Matthew Lucas
3 min readApr 14, 2015

Titanic / James Cameron (1997; Paramount)

Kicking the Canon film selection, 1997

For those of us who grew up in the 1990s, there was no bigger cinematic event than James Cameron’s Titanic. Not even the massive anticipation and subsequent disillusion surrounding the release of George Lucas’s long awaited Star Wars Episode I: The Phantom Menace later in the decade could compare to the cultural juggernaut that was Cameron’s epic. You couldn’t turn on the radio without hearing Celine Dion’s ubiquitous hit, “My Heart Will Go On” (a staple at many a middle and high school dance). You couldn’t walk into a store without seeing the youthful face of Leonardo DiCaprio smoldering on the covers of teen magazines and quickie biographies that seemed to have been written overnight to capitalize on his newfound success. The film swept the Oscars, winning a nearly unprecedented 11 Academy Awards (tying the record previously held by Ben-Hur and repeated only once by The Lord of the Rings: The Return of the King). It is perhaps because of that cultural over-saturation that it became somewhat de rigueur to make fun of Titanic. Quickly it became just as impossible to escape the endless parodies of people yelling, “I’m the king of the world!” or mimicking Rose’s whimper of “I’ll never let go, Jack!” All of this served to tarnish the grandeur of Titanic; it became less of a film and more of a cultural whipping post. Everyone saw it, everyone knew it — and with great popularity always comes great backlash. But think back for a minute to Titanic the film, before Titanic the phenomenon. The unprecedented visual wonder, the rapturous emotion — a grand, sweeping epic of staggering scale. It was, in short, our generation’s Gone with the Wind.

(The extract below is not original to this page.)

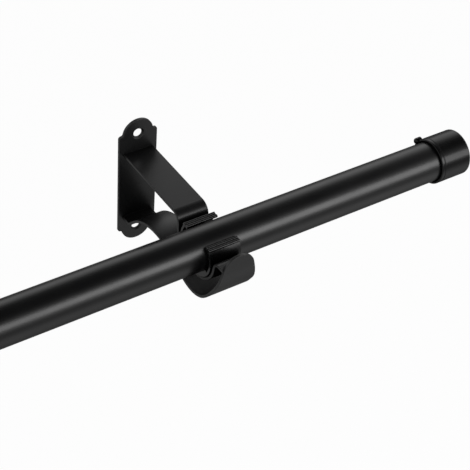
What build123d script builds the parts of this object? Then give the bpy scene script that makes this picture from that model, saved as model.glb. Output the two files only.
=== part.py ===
from build123d import *
from math import asin, atan2, cos, degrees, radians, sin, sqrt, tan
import os

# Curtain pole in two wall brackets.
# All sizes are in millimetres. X runs along the pole, -Y points into the room and Z points up.
# The origin lies on the wall, in the middle of the four screw holes.

# Pole and where it runs
pole_d = 28.0
pole_wall = 1.2
bracket_spacing = 800.0
overhang = 200.0
reach = 92.1
pole_rise = 14.6

# Sheet gauges
plate_t = 1.8
strap_t = 2.0

# Wall plate
plate_w = 28.8
screw_spacing = 80.0
screw_hole_d = 6.2
countersink_d = 8.6
ear_r = 11.3
shoulder_above_hole = 1.0
shoulder_r = 2.0
notch_r = 1.4
plate_edge_r = 0.4

# Upper arm, heights and depths counted from the pole's axis
arm_w = 22.4
arm_top = 12.1
arm_bend_r = 6.6
band_inner_r = 20.2
band_y = 0.3
band_z = 2.4
flare_r = 5.0
flange_z = 6.0
strap_edge_r = 0.4

# Lower arm, also counted from the pole's axis
root_z = -43.3
root_length = 8.1
kink_r = 3.0
rise_angle = 46.0
arch_z = -24.0
fall_angle = 25.0
cup_y = 9.9
cup_z = -35.1
cup_back_r = 19.3
cup_r = 39.7
cup_turn = 57.6
ramp = 5.2
lift_r = 32.0
cup_w = 30.0
widen_from = 14.0
widen_to = -15.7
taper_from = -11.0
tongue_top = 15.85
tongue_top_w = 18.6
blend_r = 30.0

# Liner that grips the pole
liner_overhang = 0.2
liner_inner_r = 16.2
liner_t = 1.55
lip_angle = 36.5
bead_r = 1.05
bead_gap = 0.4
bead_web = 1.2
saddle_half_angle = 60.0
seat_clearance = 0.05
peg_d = 5.0
peg_clearance = 0.1
peg_stand_out = 0.8

# End cap
cap_od = 32.3
cap_wall = 1.1
cap_length = 25.0
cap_end_t = 1.8
cap_end_r = 1.2
rim_r = 0.7
groove_r = 0.6
groove_depth = 0.3
groove_from_rim = 2.6
collar_from_rim = 5.0
cap_clearance = 0.05

# Worked out from the sizes above
pole_r = pole_d / 2
pole_y = -(plate_t + reach)
pole_z = pole_rise
pole_length = bracket_spacing + 2 * overhang
half_t = strap_t / 2
band_r = band_inner_r + half_t
arm_z = arm_top - half_t

# The band's bend hands over to the flare's bend where both have the same slope
band_trim = degrees(asin((band_z + flare_r - flange_z) / (band_r + flare_r)))

# The arch fills the corner-to-corner span between the rise from the plate and the fall to the cup
rise = radians(rise_angle)
fall = radians(fall_angle)
kink_y = reach - root_length
kink_reach = kink_r * tan(rise / 2)
rise_top_y = kink_y - (arch_z - root_z) / tan(rise)
fall_top_y = cup_y + cup_back_r * tan(fall / 2) + (arch_z - cup_z) / tan(fall)
arch_r = (rise_top_y - fall_top_y) / (tan(rise / 2) + tan(fall / 2))
arch_reach = arch_r * tan(rise / 2)
arch_start = (rise_top_y + arch_reach * cos(rise), arch_z - arch_reach * sin(rise))
fall_end = (cup_y + cup_back_r * sin(fall), cup_z + cup_back_r * (1 - cos(fall)))

# The tongue stands upright in front of the pole
turn = radians(cup_turn)
tongue_y = cup_y - cup_r * sin(turn) - ramp * cos(turn) - lift_r * (1 - sin(turn))
flange_end = tongue_y + half_t

# Its sides lean in above the widest place, and its two corners all but meet in one round tip
taper = atan2(cup_w / 2 - tongue_top_w / 2, tongue_top - taper_from)
tongue_corner_r = 0.96 * tongue_top_w / 2 * cos(taper) / (1 - sin(taper))

# Where an ear's curve meets the plate's shoulder
notch_x = sqrt(ear_r**2 - shoulder_above_hole**2)

# Liner: the outer bead caps the shell's outer corner, and the inner one lies level with it, just off the pole
liner_w = arm_w + 2 * liner_overhang
liner_mid_r = liner_inner_r + liner_t / 2
bead_z = liner_mid_r * sin(radians(lip_angle))
outer_bead_y = sqrt((liner_inner_r + liner_t) ** 2 - bead_z**2)
inner_bead_y = sqrt((pole_r + bead_gap + bead_r) ** 2 - bead_z**2)
saddle_top_r = pole_r + seat_clearance
peg_length = band_r + half_t - band_z + peg_stand_out - liner_mid_r

os.makedirs("parts", exist_ok=True)


def save(piece, name):
    """Gives a finished piece its name and writes it out."""
    piece.part.label = name
    export_step(piece.part, f"parts/{name}.step")


def side_view(x):
    """Plane across the pole: its x runs towards the wall and its y runs up, from the pole's axis."""
    return Plane(origin=(x, pole_y, pole_z), x_dir=(0, 1, 0), z_dir=(1, 0, 0))


def strap_outline(edges):
    """Edges along a strap's cut sides, without its bend lines, its thickness and its holes."""
    bends = edges.filter_by(Axis.X).filter_by(lambda e: e.length > arm_w - 0.01)
    corners = edges.filter_by(GeomType.LINE).filter_by(lambda e: strap_t - 0.01 < e.length < 1.5 * strap_t)
    return [e for e in edges if e not in bends and e not in corners]


for side, x in (("right", bracket_spacing / 2), ("left", -bracket_spacing / 2)):

    # Wall plate: a straight-sided blank with a round ear at each end
    with BuildPart() as wall_plate:
        with BuildSketch(Plane.XZ):
            with Locations((x, 0)):
                Rectangle(plate_w, screw_spacing + 2 * shoulder_above_hole)
            with Locations((x, screw_spacing / 2), (x, -screw_spacing / 2)):
                Circle(ear_r)
        extrude(amount=plate_t)
        through = wall_plate.edges().filter_by(Axis.Y).filter_by(GeomType.LINE)
        fillet(through.filter_by(lambda e: abs(abs(e.center().X - x) - plate_w / 2) < 0.01), shoulder_r)
        through = wall_plate.edges().filter_by(Axis.Y).filter_by(GeomType.LINE)
        fillet(through.filter_by(lambda e: abs(abs(e.center().X - x) - notch_x) < 0.01), notch_r)
        fillet(wall_plate.faces().sort_by(Axis.Y)[0].outer_wire().edges(), plate_edge_r)
        with Locations(Plane(origin=(x, -plate_t, 0), x_dir=(1, 0, 0), z_dir=(0, -1, 0))):
            with Locations((0, screw_spacing / 2), (0, -screw_spacing / 2)):
                CounterSinkHole(screw_hole_d / 2, countersink_d / 2, depth=plate_t, counter_sink_angle=90)
    save(wall_plate, f"wall_plate_{side}")

    # Lower arm: one strap, from the plate over the arch and round the cup to the tongue
    with BuildPart() as lower_arm:
        with BuildSketch(side_view(x)):
            with BuildLine() as lower_line:
                root = Line((reach, root_z), (kink_y + kink_reach, root_z))
                kink = JernArc(root @ 1, root % 1, kink_r, -rise_angle)
                slope = Line(kink @ 1, arch_start)
                arch = JernArc(slope @ 1, slope % 1, arch_r, rise_angle + fall_angle)
                descent = Line(arch @ 1, fall_end)
                back = JernArc(descent @ 1, descent % 1, cup_back_r, -fall_angle)
                cup = JernArc(back @ 1, back % 1, cup_r, -cup_turn)
                climb = PolarLine(cup @ 1, ramp, direction=cup % 1)
                lift = JernArc(climb @ 1, climb % 1, lift_r, cup_turn - 90)
                Line(lift @ 1, (tongue_y, tongue_top + strap_t))
            trace(lower_line.line, line_width=strap_t)
        extrude(amount=cup_w / 2, both=True)
        with BuildSketch(Plane.XY.offset(pole_z + root_z - strap_t)):
            with BuildLine():
                Polyline(
                    (x - arm_w / 2, -plate_t),
                    (x - arm_w / 2, pole_y + widen_from),
                    (x - cup_w / 2, pole_y + widen_to),
                    (x - cup_w / 2, pole_y - reach),
                    (x + cup_w / 2, pole_y - reach),
                    (x + cup_w / 2, pole_y + widen_to),
                    (x + arm_w / 2, pole_y + widen_from),
                    (x + arm_w / 2, -plate_t),
                    close=True,
                )
            make_face()
            fillet(vertices().sort_by(Axis.Y)[2:6], blend_r)
        extrude(amount=reach, mode=Mode.INTERSECT)
        with BuildSketch(Plane.XZ):
            with BuildLine():
                Polyline(
                    (x - cup_w / 2, pole_z + root_z - strap_t),
                    (x - cup_w / 2, pole_z + taper_from),
                    (x - tongue_top_w / 2, pole_z + tongue_top),
                    (x + tongue_top_w / 2, pole_z + tongue_top),
                    (x + cup_w / 2, pole_z + taper_from),
                    (x + cup_w / 2, pole_z + root_z - strap_t),
                    close=True,
                )
            make_face()
            fillet(vertices().sort_by(Axis.Y)[2:4], blend_r)
            fillet(vertices().sort_by(Axis.Y)[-2:], tongue_corner_r)
        extrude(amount=2 * reach, mode=Mode.INTERSECT)
        fillet(strap_outline(lower_arm.edges()), strap_edge_r)
    save(lower_arm, f"lower_arm_{side}")

    # Upper arm: one strap, over the drop and under the pole, flared out to the tongue
    with BuildPart() as upper_arm:
        with BuildSketch(side_view(x)):
            with BuildLine() as upper_line:
                level = Line((reach, arm_z), (band_y + band_r + arm_bend_r, arm_z))
                bend = JernArc(level @ 1, level % 1, arm_bend_r, 90)
                drop = Line(bend @ 1, (band_y + band_r, band_z))
                band = JernArc(drop @ 1, drop % 1, band_r, band_trim - 180)
                flare = JernArc(band @ 1, band % 1, flare_r, 90 - band_trim)
                Line(flare @ 1, (flange_end, flange_z))
            trace(upper_line.line, line_width=strap_t)
        extrude(amount=arm_w / 2, both=True)
        fillet(strap_outline(upper_arm.edges()), strap_edge_r)
        with BuildSketch(Plane.XY.offset(pole_z + band_z - band_r - strap_t)):
            with Locations((x, pole_y)):
                Circle(peg_d / 2 + peg_clearance)
        extrude(amount=2 * strap_t, mode=Mode.SUBTRACT)
    save(upper_arm, f"upper_arm_{side}")

    # Liner: a clip a little wider than the band, with two beads side by side along each lip
    with BuildPart() as cradle_liner:
        with BuildSketch(side_view(x)):
            with BuildLine() as shell:
                CenterArc((0, 0), liner_mid_r, 180 - lip_angle, 180 + 2 * lip_angle)
            trace(shell.line, line_width=liner_t)
            for way in (1, -1):
                with BuildLine() as web:
                    Line((way * inner_bead_y, bead_z), (way * outer_bead_y, bead_z))
                trace(web.line, line_width=bead_web)
                with Locations((way * inner_bead_y, bead_z), (way * outer_bead_y, bead_z)):
                    Circle(bead_r)
        extrude(amount=liner_w / 2, both=True)
        with BuildSketch(side_view(x)):
            with BuildLine() as saddle:
                CenterArc((0, 0), (saddle_top_r + liner_mid_r) / 2, 270 - saddle_half_angle, 2 * saddle_half_angle)
            trace(saddle.line, line_width=liner_mid_r - saddle_top_r)
        extrude(amount=liner_w / 2, both=True)
        with BuildSketch(Plane.XY.offset(pole_z - liner_mid_r)):
            with Locations((x, pole_y)):
                Circle(peg_d / 2)
        extrude(amount=-peg_length)
    save(cradle_liner, f"cradle_liner_{side}")

# Pole: a plain round tube
with BuildPart() as pole:
    with BuildSketch(side_view(-pole_length / 2)):
        Circle(pole_r)
        Circle(pole_r - pole_wall, mode=Mode.SUBTRACT)
    extrude(amount=pole_length)
save(pole, "pole")

# End caps: cups with a beaded rim and an inner collar that grips the tube
for side, way in (("right", 1), ("left", -1)):
    end_x = way * (pole_length / 2 + cap_end_t)
    cap_plane = Plane(origin=(end_x, pole_y, pole_z), x_dir=(-way, 0, 0), z_dir=(0, -way, 0))
    with BuildPart() as end_cap:
        with BuildSketch(cap_plane):
            with BuildLine():
                Polyline(
                    (0, 0),
                    (0, cap_od / 2),
                    (cap_length, cap_od / 2),
                    (cap_length, cap_od / 2 - cap_wall),
                    (cap_length - collar_from_rim, cap_od / 2 - cap_wall),
                    (cap_length - collar_from_rim, pole_r + cap_clearance),
                    (cap_end_t, pole_r + cap_clearance),
                    (cap_end_t, 0),
                    close=True,
                )
            make_face()
            with Locations((cap_length - groove_from_rim, cap_od / 2 + groove_r - groove_depth)):
                Circle(groove_r, mode=Mode.SUBTRACT)
        revolve(axis=Axis((end_x, pole_y, pole_z), (1, 0, 0)))
        rounds = end_cap.edges().filter_by(GeomType.CIRCLE).filter_by(lambda e: e.radius > cap_od / 2 - 0.01)
        fillet(rounds.filter_by(lambda e: abs(e.center().X - end_x) < 0.01), cap_end_r)
        rounds = end_cap.edges().filter_by(GeomType.CIRCLE).filter_by(lambda e: e.radius > cap_od / 2 - 0.01)
        fillet(rounds.filter_by(lambda e: abs(e.center().X - end_x + way * cap_length) < 0.01), rim_r)
    save(end_cap, f"end_cap_{side}")
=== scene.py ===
# %% [markdown]
# # A black curtain pole in its wall brackets
# The solids come ready made from the CAD step: a round tube, two end caps and two brackets, each bracket
# bent from two steel straps on a stamped wall plate. Blender adds what steel and plastic look like.
# Everything is in metres and in the CAD's own frame, so no piece has to be fitted: the pole runs along X,
# the wall is the plane Y = 0, and Z points up. The first lines load the solids and note how large they are.

# %% Load the solids
import bmesh
import bpy
from math import cos, pi, radians, sin
from mathutils import Matrix, Vector


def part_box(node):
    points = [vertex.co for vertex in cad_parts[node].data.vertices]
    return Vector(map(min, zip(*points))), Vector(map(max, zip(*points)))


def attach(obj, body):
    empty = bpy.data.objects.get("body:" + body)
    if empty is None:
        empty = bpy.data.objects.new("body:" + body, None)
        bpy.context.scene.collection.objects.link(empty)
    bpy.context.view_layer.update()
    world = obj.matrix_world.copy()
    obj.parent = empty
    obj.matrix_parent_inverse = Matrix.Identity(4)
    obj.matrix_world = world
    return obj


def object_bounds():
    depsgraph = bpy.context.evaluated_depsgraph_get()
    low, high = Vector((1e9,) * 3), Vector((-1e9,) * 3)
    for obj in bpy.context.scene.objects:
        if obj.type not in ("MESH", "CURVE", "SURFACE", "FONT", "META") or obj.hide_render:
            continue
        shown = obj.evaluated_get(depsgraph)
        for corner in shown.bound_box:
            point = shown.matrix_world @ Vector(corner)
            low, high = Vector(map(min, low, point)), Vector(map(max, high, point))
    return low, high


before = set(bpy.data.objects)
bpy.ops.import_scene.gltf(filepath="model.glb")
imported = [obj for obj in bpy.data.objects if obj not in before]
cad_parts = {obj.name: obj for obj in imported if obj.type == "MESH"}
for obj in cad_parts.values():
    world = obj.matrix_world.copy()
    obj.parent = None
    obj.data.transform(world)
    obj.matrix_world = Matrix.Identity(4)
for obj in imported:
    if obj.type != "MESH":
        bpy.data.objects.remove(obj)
cad_low, cad_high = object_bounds()
node_names = sorted(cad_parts)
print("nodes:", ", ".join(node_names))
print("size in mm:", [round(1000 * side, 1) for side in cad_high - cad_low])

# %% [markdown]
# ## Where things are
# Two places steer the camera and the lamp: the pole's axis, and the middle of the right-hand bracket on it.
# Both are read from the solids' boxes. That way a change of size in the CAD carries the whole studio along.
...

While cynics would point to the film’s admittedly simplistic dialogue, its occasionally naïve sense of life and romance, and its one-dimensional characterizations (rarely had there ever been a more immediately hissable character than Billy Zane’s Caledon Hockley), Cameron made up for it by tapping into something deeply primal about young love, evoking the burning passion and wild abandon of your first time. He unequivocally embraces that naiveté without any trace of irony. This is a tragedy, yes, but one can’t help but detect a distinctly 90s-era sense of optimism in its view of enduring love. That’s what elevates Titanic above the typical big budget epic. It was a historical film, in a sense; one that actually goes to painstaking length to recreate the famous disaster at its core. But it managed to tap into something that audiences identified with in a nearly unprecedented way. Its central star-crossed lovers may have been Shakespearean archetypes, but rarely has young love felt so palpable on screen. Cameron’s consummate showmanship has never been in doubt, but here he created his most human characters: There’s a heart at the core of Titanic that transcends its spectacle. Even after all the parodies and jokes told at its expense, the story of Jack and Rose, two kids in love in the face of the most famous maritime disaster in history, buoyed by the aching strains of James Horner’s score, still has the power to move us. By giving us two instantly identifiable characters, Cameron brought history to life in a breathtaking and unforgettable way, and like Gone with the Wind before it, Titanic has become a certifiable classic with the capacity to endure through the ages.